W. C Munroe, of Goldsboro, for appellants.

M. T Dickinson, of Goldsboro, for appellees.

CLARK C.J.

This is an action submitted without controversy to determine the validity of the following ordinance of the town of Mt. Olive levying a graduated license tax according to the amount of sales of merchants doing business in the town of Mt. Olive as follows: "On every merchant, storekeeper, or dealer in goods, wares or merchandise a graduated tax as follows: On annual sales, of $50,000 or over $75; $20,000 to $50,000, $50; $12,000 to $20,000, $25; $5,000 to $12,000, $15; $5,000 or less, $10.

The charter of the town of Mt. Olive (Pr. Laws 1905, c. 201) provides, among other things (section 30), as follows: "That the commissioners of the town of Mt. Olive in addition to the powers of taxation already granted in the charter of said town and the amendments thereto shall be and are hereby empowered to levy and collect annually a privilege or license tax on all trades, professions, agencies, business operations, exhibitions and manufactories in said town of Mt. Olive." That section was repealed, it is true, in Pr. Laws 1907, c. 295, but was re-enacted in Pr. Laws 1911, c. 28. Section 48 of the charter (Pr. Laws 1905, c. 201) is as follows: "The town of Mt. Olive is hereby vested with all the powers, rights, privileges and immunities enumerated in chapter 62 of the Code not inconsistent with any provision of this act."
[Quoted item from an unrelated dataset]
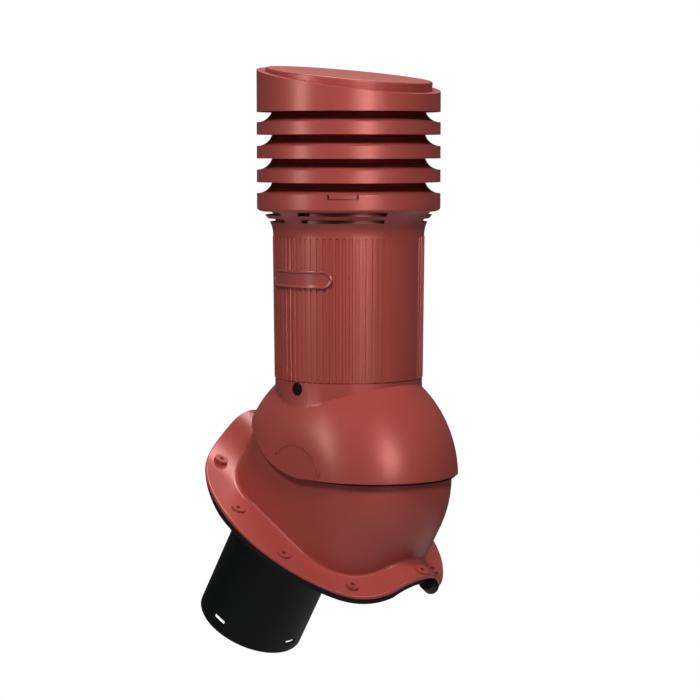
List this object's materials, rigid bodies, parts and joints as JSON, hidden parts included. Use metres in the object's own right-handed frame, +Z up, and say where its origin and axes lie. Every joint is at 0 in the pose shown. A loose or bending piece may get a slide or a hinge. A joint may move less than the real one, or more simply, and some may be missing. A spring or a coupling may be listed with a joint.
{
  "type": "roof vent pipe",
  "caption": "Roof vent pipe with a louvred round head, fluted sleeve and tilting ball hood on a wavy tile flange, with a duct spigot below.",
  "frame": {"origin": "centre of the duct spigot's open lower end", "axes": "+Z up along the head, +X down the roof, +Y across the roof; the roof falls 30.6 degrees toward +X"},
  "size_m": [0.3014, 0.232, 0.5953],
  "materials": {
    "red_shell": "fine satin",
    "red_gloss": "gloss",
    "black_pipe": "satin",
    "black_rubber": "soft",
    "grey_duct": "satin",
    "pale_foam": "foamed",
    "steel": "plain"
  },
  "bodies": {
    "base": {"base_shell": "red_shell", "flange_gasket": "black_rubber", "seal_cord": "black_rubber", "spigot_pipe": "black_pipe", "spigot_seal": "black_rubber", "spigot_ring": "black_pipe"},
    "hood": {"tilt_hood": "red_shell", "lock_plugs": "black_pipe", "lock_screws": "steel", "lock_shoes": "black_pipe", "outer_sleeve": "red_shell", "badge_pad": "red_gloss", "inner_duct": "grey_duct", "duct_seal": "black_rubber", "foam_sleeve": "pale_foam", "head_collar": "red_shell", "louvre_low": "red_shell", "louvre_middle": "red_shell", "louvre_high": "red_shell", "louvre_cage": "black_pipe", "top_cap": "red_shell", "cap_disc": "red_shell"}
  },
  "joints": [
    {"name": "hood_tilt", "type": "hinge", "parent": "base", "child": "hood", "pos_m": [0.1384, 0, 0.16526], "axis": [0, 1, 0], "range_deg": [-9.4, 25.6]}
  ]
}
The plaintiffs concede, and it is established by undisputed authority, that a flat rate of taxation upon an occupation would be legal; but it is contended by the plaintiffs that, if any graduation is made, it must be made strictly by a percentage on the amount of sales. A flat rate is manifestly the most inequitable, though it is undoubtedly legal. Admitting that graduation by percentage is a juster method, the town authorities are not compelled to adopt it when they decide to avoid the most inequitable.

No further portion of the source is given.